Foley & Mansfield Obtains Defense Verdict in Minnesota Living Mesothelioma Case

On February 26, 2009, after a 14-day trial, Foley & Mansfield obtained a defense verdict in a Minnesota living mesothelioma, asbestos-related personal injury case for the two remaining defendants at trial represented by Foley & Mansfield Flowserve Corporation and Scapa Dryer Fabrics, Inc. Lead counsel for the Defendants, Stephen J. Foley, one of Foley & Mansfield’s founding partners, was lead trial counsel for Flowserve Corporation, assisted by Erich Gleber of Segal, McCambridge, Singer & Mahoney and Christopher L. Goodman of Foley & Mansfield. Lane Young and Elizabeth ONeill of Hawkins & Parnell were lead trial counsel for Scapa Dryer Fabrics, and were assisted by Jamie L. Habeck of Foley & Mansfield. 
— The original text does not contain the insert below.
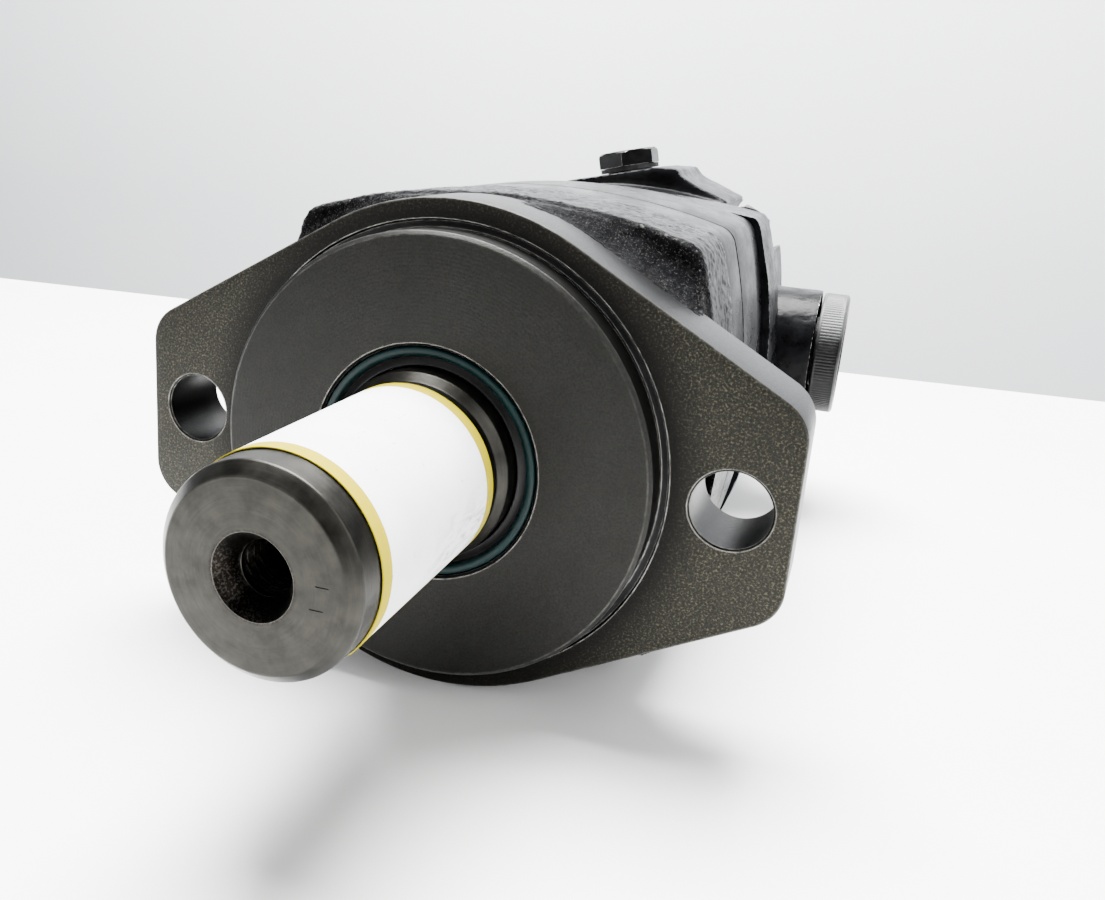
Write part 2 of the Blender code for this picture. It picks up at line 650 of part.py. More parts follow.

Waters & Kraus and Jekel & Doolittle represented plaintiff Gordon B. Skelly, age 65. Skelly was a millwright at the Blandin Paper Mill in northern Minnesota for 36 years. He alleged that asbestos gaskets and packing in Flowserves pumps and asbestos dryer felts made by Scapa caused his mesothelioma. Waters & Kraus started the trial with seven defendants General Electric, Foster Wheeler, Gould Pumps, Peerless Pumps, Flowserve, Scapa, and Nexen Group. All but Flowserve and Scapa settled out of the case during the trial. 

Plaintiff and his family attended the entire trial. Plaintiff testified in person during the trial, as well as plaintiffs experts Dr. Arnold Brody and Dr. Edwin Holstein. Defense called Paul Carlson, Donna Ringo, C.I.H., Dr. James Crapo, and Dr. Samuel Hammar as their experts.

The defense argued that the thermal insulation throughout the Blandin Paper Mill, and plaintiffs employers failure to protect Mr. Skelly from the insulation materials, caused his mesothelioma. Plaintiff asked the jury for $22 million in damages to be allocated against Flowserve and Scapa, each 50%. An eight member jury deliberated for a little over four hours and found that Flowserves and Scapas products were not defective by reason of design or because of a failure to warn. The jury assigned 70% of the cause to the employer, Blandin Paper Mill, and 20% to Johns-Manville and 10% to Owens-Corning Fiberglass, the manufacturers of the thermal insulation in the mill. Under Minnesota law, a jury is required to answer the damages questions on the jury verdict form regardless of the answers to the liability questions. The jury found a total of $5 million in damages.